┌──
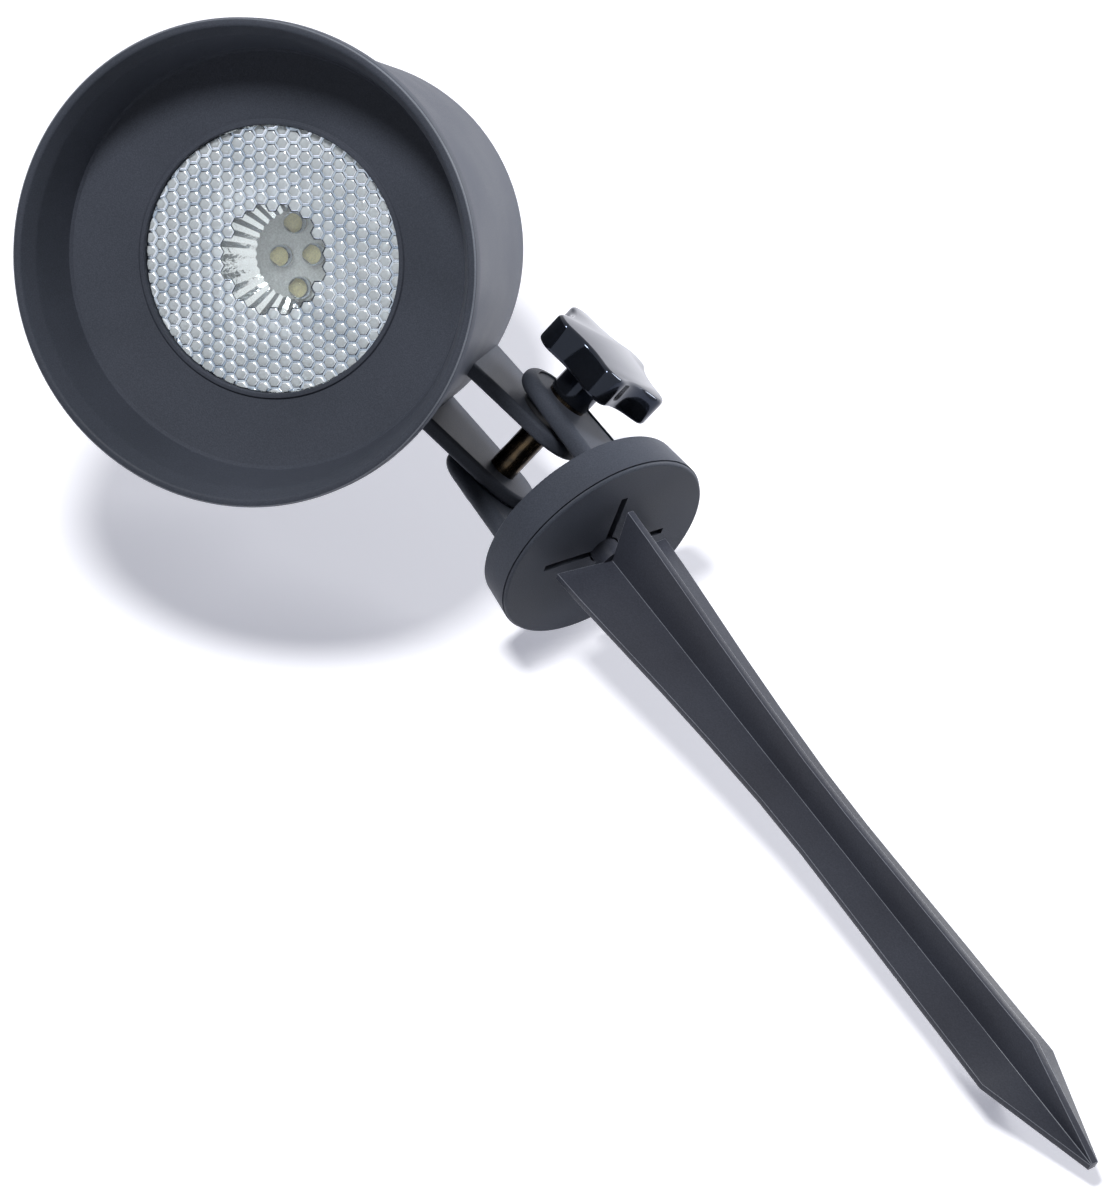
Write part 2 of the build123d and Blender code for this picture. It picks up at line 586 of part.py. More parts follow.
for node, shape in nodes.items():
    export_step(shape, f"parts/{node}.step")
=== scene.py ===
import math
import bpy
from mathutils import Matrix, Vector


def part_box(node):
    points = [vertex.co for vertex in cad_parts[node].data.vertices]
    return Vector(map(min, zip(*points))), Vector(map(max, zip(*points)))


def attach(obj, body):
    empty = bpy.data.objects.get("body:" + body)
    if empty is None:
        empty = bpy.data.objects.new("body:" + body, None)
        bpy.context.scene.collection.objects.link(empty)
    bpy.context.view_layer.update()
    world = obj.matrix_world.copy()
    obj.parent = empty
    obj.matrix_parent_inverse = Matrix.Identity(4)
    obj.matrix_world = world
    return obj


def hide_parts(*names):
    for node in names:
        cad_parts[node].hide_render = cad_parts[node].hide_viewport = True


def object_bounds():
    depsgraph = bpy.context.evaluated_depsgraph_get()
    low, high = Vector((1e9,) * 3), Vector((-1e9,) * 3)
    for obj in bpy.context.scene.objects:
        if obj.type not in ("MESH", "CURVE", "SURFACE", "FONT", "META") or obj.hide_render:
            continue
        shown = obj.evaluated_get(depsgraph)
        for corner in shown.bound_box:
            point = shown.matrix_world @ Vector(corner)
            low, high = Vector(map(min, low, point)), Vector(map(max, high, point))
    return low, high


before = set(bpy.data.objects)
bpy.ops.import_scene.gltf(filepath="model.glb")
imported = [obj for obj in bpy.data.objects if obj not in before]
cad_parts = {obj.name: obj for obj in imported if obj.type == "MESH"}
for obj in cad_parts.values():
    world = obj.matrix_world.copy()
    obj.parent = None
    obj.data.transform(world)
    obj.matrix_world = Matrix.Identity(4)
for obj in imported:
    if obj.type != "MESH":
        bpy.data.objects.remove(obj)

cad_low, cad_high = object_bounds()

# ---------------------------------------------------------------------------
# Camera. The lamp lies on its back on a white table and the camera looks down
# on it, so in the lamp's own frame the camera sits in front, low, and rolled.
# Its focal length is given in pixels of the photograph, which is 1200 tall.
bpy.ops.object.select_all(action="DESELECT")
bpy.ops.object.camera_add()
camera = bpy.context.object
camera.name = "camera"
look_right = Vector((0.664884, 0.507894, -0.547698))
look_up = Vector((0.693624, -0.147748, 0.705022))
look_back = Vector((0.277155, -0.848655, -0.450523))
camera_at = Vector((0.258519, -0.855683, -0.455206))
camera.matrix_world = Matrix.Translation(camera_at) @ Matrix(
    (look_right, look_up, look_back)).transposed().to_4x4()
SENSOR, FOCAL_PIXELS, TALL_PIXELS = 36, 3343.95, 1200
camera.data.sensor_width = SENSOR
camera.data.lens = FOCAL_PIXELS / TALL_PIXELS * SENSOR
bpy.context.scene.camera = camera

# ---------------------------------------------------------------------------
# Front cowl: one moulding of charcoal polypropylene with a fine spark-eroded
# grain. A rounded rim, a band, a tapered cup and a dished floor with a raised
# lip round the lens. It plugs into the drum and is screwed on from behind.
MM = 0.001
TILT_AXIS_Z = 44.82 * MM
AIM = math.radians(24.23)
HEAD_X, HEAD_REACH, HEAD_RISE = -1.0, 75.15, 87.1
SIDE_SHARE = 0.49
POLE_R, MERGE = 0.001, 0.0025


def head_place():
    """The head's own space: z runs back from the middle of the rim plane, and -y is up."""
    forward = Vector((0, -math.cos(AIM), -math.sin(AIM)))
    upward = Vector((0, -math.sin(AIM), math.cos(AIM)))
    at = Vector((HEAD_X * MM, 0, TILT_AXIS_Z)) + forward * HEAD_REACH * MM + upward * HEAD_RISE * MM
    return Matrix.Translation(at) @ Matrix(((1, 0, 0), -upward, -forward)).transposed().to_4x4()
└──
_Written instruction_. Only the lines from the opening of the material through the line with "for node in" should be echoed, exactly as written.

_Answer to this task_.
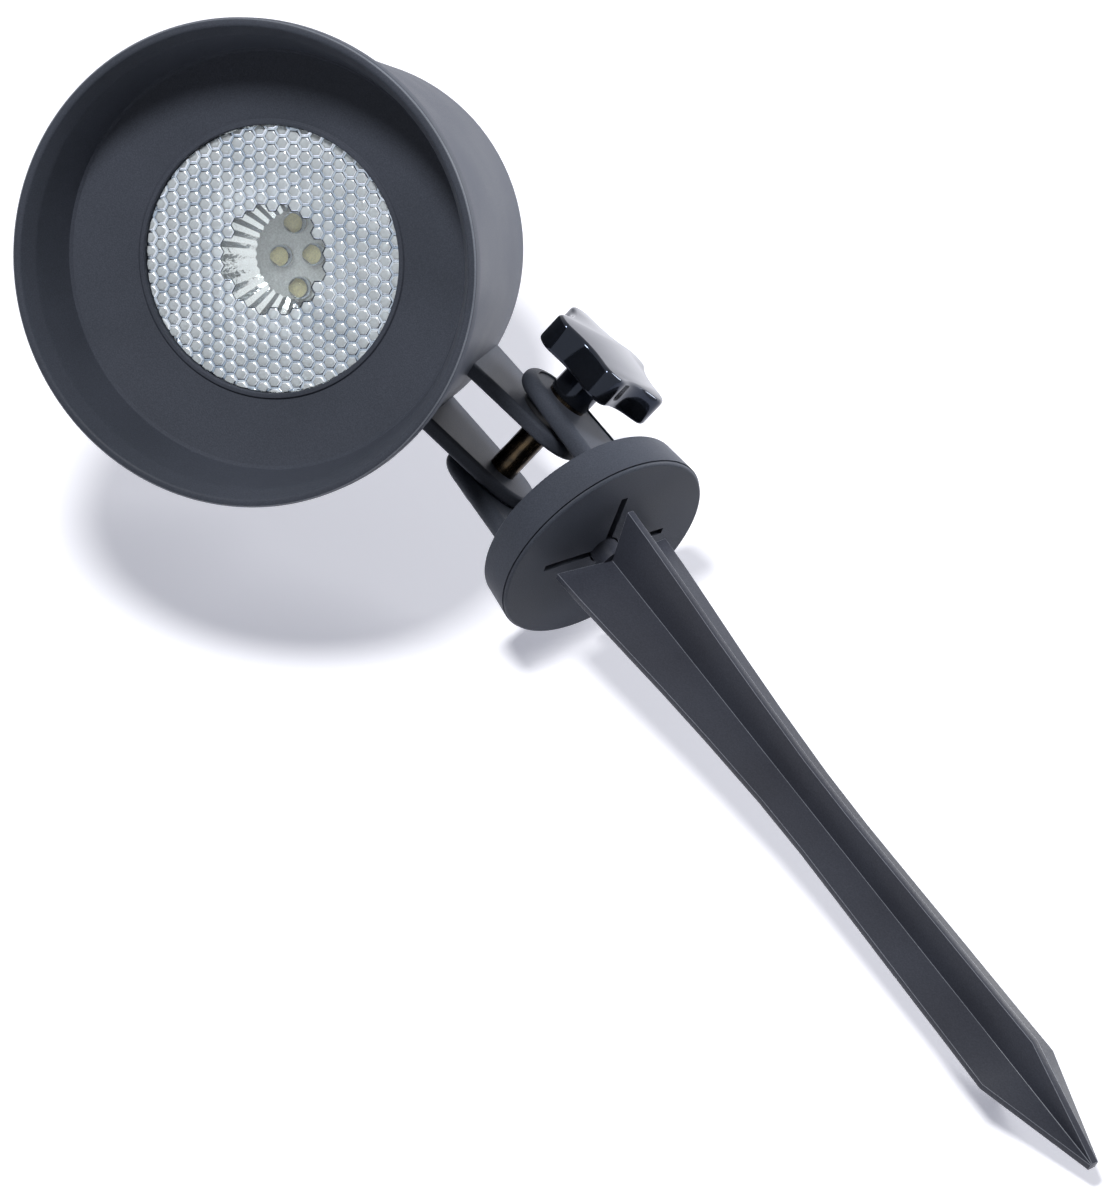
Write part 2 of the build123d and Blender code for this picture. It picks up at line 586 of part.py. More parts follow.
for node, shape in nodes.items():
    export_step(shape, f"parts/{node}.step")
=== scene.py ===
import math
import bpy
from mathutils import Matrix, Vector


def part_box(node):
    points = [vertex.co for vertex in cad_parts[node].data.vertices]
    return Vector(map(min, zip(*points))), Vector(map(max, zip(*points)))


def attach(obj, body):
    empty = bpy.data.objects.get("body:" + body)
    if empty is None:
        empty = bpy.data.objects.new("body:" + body, None)
        bpy.context.scene.collection.objects.link(empty)
    bpy.context.view_layer.update()
    world = obj.matrix_world.copy()
    obj.parent = empty
    obj.matrix_parent_inverse = Matrix.Identity(4)
    obj.matrix_world = world
    return obj


def hide_parts(*names):
    for node in names:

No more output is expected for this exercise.